[To be done]: Write out the listing below again, precisely as it is given.

[Data segment]:
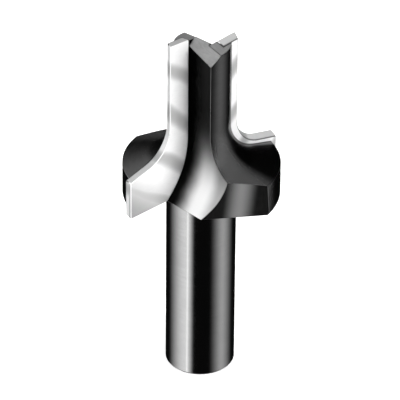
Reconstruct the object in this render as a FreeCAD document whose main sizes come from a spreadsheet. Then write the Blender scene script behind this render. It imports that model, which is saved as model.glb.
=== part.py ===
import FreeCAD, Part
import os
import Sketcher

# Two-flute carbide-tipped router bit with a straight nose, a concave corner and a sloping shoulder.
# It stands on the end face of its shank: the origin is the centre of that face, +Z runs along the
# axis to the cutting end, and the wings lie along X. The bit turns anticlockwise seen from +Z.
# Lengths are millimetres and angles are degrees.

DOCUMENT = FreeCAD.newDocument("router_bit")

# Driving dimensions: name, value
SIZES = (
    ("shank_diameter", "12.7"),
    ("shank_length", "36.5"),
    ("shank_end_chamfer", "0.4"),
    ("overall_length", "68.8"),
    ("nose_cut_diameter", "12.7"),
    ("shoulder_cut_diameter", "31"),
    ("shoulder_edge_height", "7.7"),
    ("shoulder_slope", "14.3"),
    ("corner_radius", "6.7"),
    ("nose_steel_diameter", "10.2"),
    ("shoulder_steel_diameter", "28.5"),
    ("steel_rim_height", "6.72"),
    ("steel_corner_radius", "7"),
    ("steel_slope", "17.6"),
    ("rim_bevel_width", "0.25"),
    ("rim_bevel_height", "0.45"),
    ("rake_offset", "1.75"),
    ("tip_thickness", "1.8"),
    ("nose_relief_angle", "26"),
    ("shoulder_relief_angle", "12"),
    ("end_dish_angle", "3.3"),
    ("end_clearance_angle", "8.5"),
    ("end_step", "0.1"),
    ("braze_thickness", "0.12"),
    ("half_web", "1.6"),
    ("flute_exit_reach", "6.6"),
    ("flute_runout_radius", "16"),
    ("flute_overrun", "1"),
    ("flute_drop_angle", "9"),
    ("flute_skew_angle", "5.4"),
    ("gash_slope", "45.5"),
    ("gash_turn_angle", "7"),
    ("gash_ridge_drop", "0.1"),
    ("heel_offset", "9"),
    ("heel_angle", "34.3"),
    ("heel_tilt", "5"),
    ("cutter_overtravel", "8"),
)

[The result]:
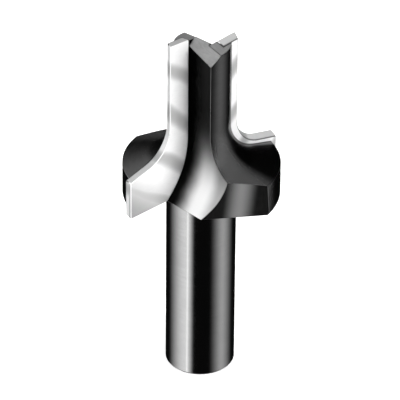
Reconstruct the object in this render as a FreeCAD document whose main sizes come from a spreadsheet. Then write the Blender scene script behind this render. It imports that model, which is saved as model.glb.
=== part.py ===
import FreeCAD, Part
import os
import Sketcher

# Two-flute carbide-tipped router bit with a straight nose, a concave corner and a sloping shoulder.
# It stands on the end face of its shank: the origin is the centre of that face, +Z runs along the
# axis to the cutting end, and the wings lie along X. The bit turns anticlockwise seen from +Z.
# Lengths are millimetres and angles are degrees.

DOCUMENT = FreeCAD.newDocument("router_bit")

# Driving dimensions: name, value
SIZES = (
    ("shank_diameter", "12.7"),
    ("shank_length", "36.5"),
    ("shank_end_chamfer", "0.4"),
    ("overall_length", "68.8"),
    ("nose_cut_diameter", "12.7"),
    ("shoulder_cut_diameter", "31"),
    ("shoulder_edge_height", "7.7"),
    ("shoulder_slope", "14.3"),
    ("corner_radius", "6.7"),
    ("nose_steel_diameter", "10.2"),
    ("shoulder_steel_diameter", "28.5"),
    ("steel_rim_height", "6.72"),
    ("steel_corner_radius", "7"),
    ("steel_slope", "17.6"),
    ("rim_bevel_width", "0.25"),
    ("rim_bevel_height", "0.45"),
    ("rake_offset", "1.75"),
    ("tip_thickness", "1.8"),
    ("nose_relief_angle", "26"),
    ("shoulder_relief_angle", "12"),
    ("end_dish_angle", "3.3"),
    ("end_clearance_angle", "8.5"),
    ("end_step", "0.1"),
    ("braze_thickness", "0.12"),
    ("half_web", "1.6"),
    ("flute_exit_reach", "6.6"),
    ("flute_runout_radius", "16"),
    ("flute_overrun", "1"),
    ("flute_drop_angle", "9"),
    ("flute_skew_angle", "5.4"),
    ("gash_slope", "45.5"),
    ("gash_turn_angle", "7"),
    ("gash_ridge_drop", "0.1"),
    ("heel_offset", "9"),
    ("heel_angle", "34.3"),
    ("heel_tilt", "5"),
    ("cutter_overtravel", "8"),
)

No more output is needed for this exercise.